I had a lot of mutual friends with Cat Cohen and I had seen her stand-up and was looking for someone with a really strong comedic core. She read the script in two days and liked it, and I was like, “Well, my life’s over now. Something good has happened to me.” And then I was looking for the perfect guy to play a boyfriend for her and he definitely needed comedy chops, but so many male comedians are kind of the worst person on the planet, so I was just like, “Is there anybody who seems like he would be a good boyfriend?” And Aristotle was obviously a very funny physical comedian, but I just wanted somebody warm and he really was wonderful there. I was lucky with the rest of the cast because I’ve been making movies like in different capacities in New York for a minute, so I have a deep bench of performer friends who I was able to pull in and friends of friends.

Just given the backgrounds of a lot of these actors, I had to imagine there were a lot of different approaches to the material. Was that difficult to balance out?

I was a little nervous about that, especially with Chloe Cherry, who plays the neighbor that they’re pranking. She’s done a lot of acting, but she doesn’t have like the hard comedy background that so many of the other performers did and I just threw her in and had her improv with all these actors who have been on “SNL” or are professional stand-ups and she really held her own. I was really delighted because improv is its own beast. Obviously the whole point of casting talented performers is that they do their own work. They have a process and they bring in stuff, so that’s always like a gift when you get into the editing room, especially with this movie that has a lot of group scenes and wide shots. Aristotle is doing something funny in every frame of everything we shot of him, even when he’s just behind somebody else, so that was such a gift to find.

There are a lot of performers who came in just for a day and did little parts and I tried to leave enough space on the page [where] there were characters and ideas written, but everybody could bring their own vibe. Larry Owens came in and I was like, “Can you please just like sing a little something?” And he was like, “If I must.” And then just brought it, so it was just a delight for me.

You also combine a lot of scenes – there are split-screens where the action speaks to one another, but also you’ve got those early scenes where one couple is inside their apartment and one is out. Was it tricky to connect those in advance to sync up?

That is a logistical challenge you don’t think about when you’re watching the movie because those scenes were all shot at different times and I don’t know why, but everything I’ve been writing has these separations. I think it’s because I spent so much time on the internet where I’m actually like in two places at once, so that’s how I’ve been thinking about storytelling. People are in different locations but are all tied into the same narrative. So that was hard and I’m pretty happy with how it came out.
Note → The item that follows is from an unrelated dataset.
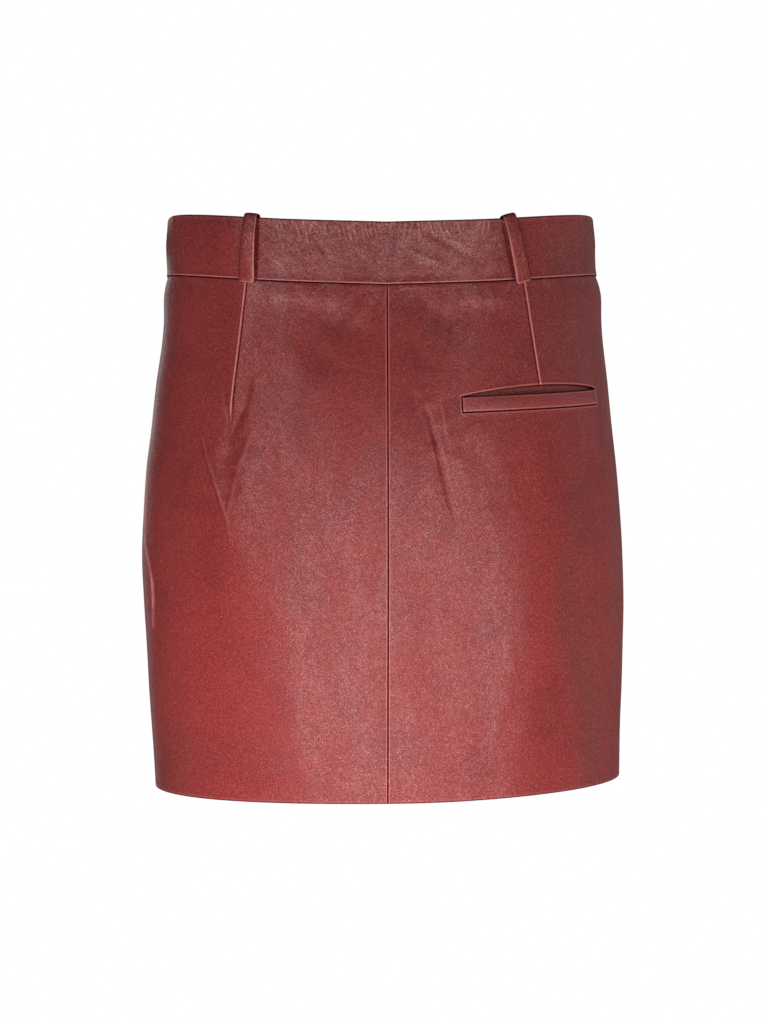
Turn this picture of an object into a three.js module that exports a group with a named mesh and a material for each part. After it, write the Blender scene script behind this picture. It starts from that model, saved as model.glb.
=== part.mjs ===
// A short leather skirt, filled out as if it were worn: two back panels with a centre seam and waist
// darts, one front panel, a straight waistband, four belt loops and a single-welt pocket.
// Millimetres. +X is the wearer's right, +Y is forward and +Z is up. The origin is the middle of the
// waist, at half the height of the band. Angles are in degrees round the skirt: 0 is the centre back,
// 90 is the wearer's right side and 180 is the centre front.
import * as THREE from "three";

// Leather and seams
const WALL = 1.6;
const SEAM_GAP = 0.3;
const SIDE_SEAM = 92;
const SEAM_DIP = 0.5;
const SEAM_RIDGE = 0.35;
const SEAM_RIDGE_AT = 3;

// Hem
const HEM_HEIGHT = -369.5;
const HEM_RIGHT_RISE = 5;
const HEM_LEFT_RISE = -2;
const HEM_TURN_UP = 34;
const HEM_FOLD_THICKNESS = 1.1;

// Waistband
const BAND_PROUD = 0.6;
const BAND_SWELL = 0.5;

// Belt loops
const LOOP_WIDTH = 10;
const LOOP_THICKNESS = 1.4;
const LOOP_STAND_OFF = 2.4;
const LOOP_RISE = 1.6;
const LOOP_TUCK = 9;
const LOOP_FOOT = 2.6;
const LOOP_CLEARANCE = 0.45;

// Back pocket, on the wearer's right
const POCKET_FROM = 23.2;
const POCKET_TO = 69.9;
const POCKET_COLUMNS = 15;
const WELT_TOP_FROM = -96.5;
const WELT_TOP_TO = -93;
const WELT_HEIGHT = 10;
const WELT_PROUD = 0.35;
const WELT_THICKNESS = 2;
const MOUTH_OPENING = 6.2;
const FACING_MARGIN = 12;
const FACING_THICKNESS = 1.2;
const FACING_DEPTH = 5.4;

// How fine the walls are
const BACK_STEP = 3.8;
const FRONT_STEP = 5.2;
const BAND_STEP = 5;
const BACK_ROWS_ABOVE_POCKET = 6;
const BACK_ROWS_BELOW_POCKET = 17;
const FRONT_ROWS = 17;

// Roundness of a level section: 2 would be an ellipse
const SQUARENESS = 2.15;

// Level sections of the outer face. Half widths to each side and half depths, from the middle of the waist.
const SECTIONS = [
  { height: -380, left: 158.6, right: 166.6, back: 121.6, front: 114.8 },
  { height: -330, left: 161.4, right: 167.6, back: 124.0, front: 115.6 },
  { height: -300, left: 163.4, right: 168.6, back: 125.6, front: 116.2 },
  { height: -270, left: 165.0, right: 169.2, back: 127.2, front: 116.8 },
  { height: -240, left: 166.8, right: 169.6, back: 128.6, front: 117.4 },
  { height: -210, left: 167.8, right: 168.8, back: 129.4, front: 117.6 },
  { height: -180, left: 166.6, right: 167.0, back: 129.0, front: 117.2 },
  { height: -150, left: 164.4, right: 164.6, back: 127.2, front: 116.2 },
  { height: -120, left: 160.6, right: 161.2, back: 124.0, front: 114.4 },
  { height: -90, left: 157.4, right: 158.0, back: 119.6, front: 112.0 },
  { height: -60, left: 153.0, right: 154.6, back: 114.4, front: 109.0 },
  { height: -30, left: 150.4, right: 152.2, back: 109.0, front: 105.4 },
  { height: -15, left: 149.0, right: 149.6, back: 106.5, front: 103.2 },
  { height: 0, left: 148.6, right: 147.4, back: 105.0, front: 101.0 },
  { height: 21, left: 148.4, right: 147.0, back: 103.6, front: 98.2 },
  { height: 30, left: 148.0, right: 146.5, back: 103.0, front: 97.0 },
];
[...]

With the split screens, I’m always thinking about “Pillow Talk” with Doris Day and Rock Hudson — the visual style and the split screens, and every outfit she wears, she has a little cape and a little hat. But those are logistically very complicated.

More so or less than filming in Grand Central Station?

Honestly, the whole MTA system is really film friendly. Let me plug New York City and how great they are for independent filmmakers. They work with your budget, they have a set schedule. We did have to rearrange because apparently the U.N. was in session, but they’re a pleasure and they gave us a four-hour permit for a really cheap price. It was interesting because Cat had a new special on Netflix while we were filming, so she kept getting recognized whenever we were out on the town, which was really fun, but also like, “Stop staring at her, I have to shoot the scene.”

I had to also bring up the music, which seems so key to the tone of the film that it seems like it had to start at a molecular level. What was it like to work on?

Ike Ufomadu, who’s in this movie, made a movie with my buddy Graham [Mason] called “Inspector Ike,” which I just love and they had this incredible soundtrack done by Simon Hanes, so I [asked them], “Can you guys hook me up with Simon?” He’s a mensch and lives in Brooklyn and has the best band in the world Tredici Bacci, and because he’s in an actual band with 10 people in it, he music process was a little bit bigger and more involved than you would normally get to do for a movie of this size, because Simon like was able to put that together for me. He wrote all the score and we worked it in while we were editing and then once it was locked, we went into a studio with a string orchestra and got to record all the real instruments while the movie was playing like they did when they made “The Phantom Menace.” I remember there was like a featurette [of the scoring sessions] that was on MTV every fucking day, and I thought, “Wow, I’ve really made it.” Then the karaoke songs were written by Showtime Goma, this great pop singer in New York who wrote some original tracks to put in.

Was that A-capella version of “La Bamba” as fun to figure out as it sounded?

Oh my God, yes, because I found out “La Bamba” is in the public domain. That’s an old folk song, so we got free reign and it’s been recorded millions of times in every different style, so there was so much inspiration and Simon went berserker with it. He came up with all the weirdest ways to rearrange this song that everybody knows. A choral one was hilarious, then the operatic one and then he did one that was just a saxophone in four parts and the sax is just like really wailing for it. I ended up like using that as transition music throughout the whole movie because it was cracking me up.

As it will for audiences as well. Even with the premiere still to come, what’s it like to get to this moment?

It’s exciting. I’m really nervous for people to see it and I can’t believe I got all these incredibly talented performers to say all these stupid things I wrote. This movie is like the Rachel Show, and it’s just been my little baby and it’s like I’m taking it out to the sea and I’m excited and nervous to see what people think.

“The French Italian” will screen at the Tribeca Festival at the Village East on June 6th at 8:30 pm, June 7th at 2:15 pm and June 14th at 8 pm and at the SVA Theatre on June 16th at 8 pm.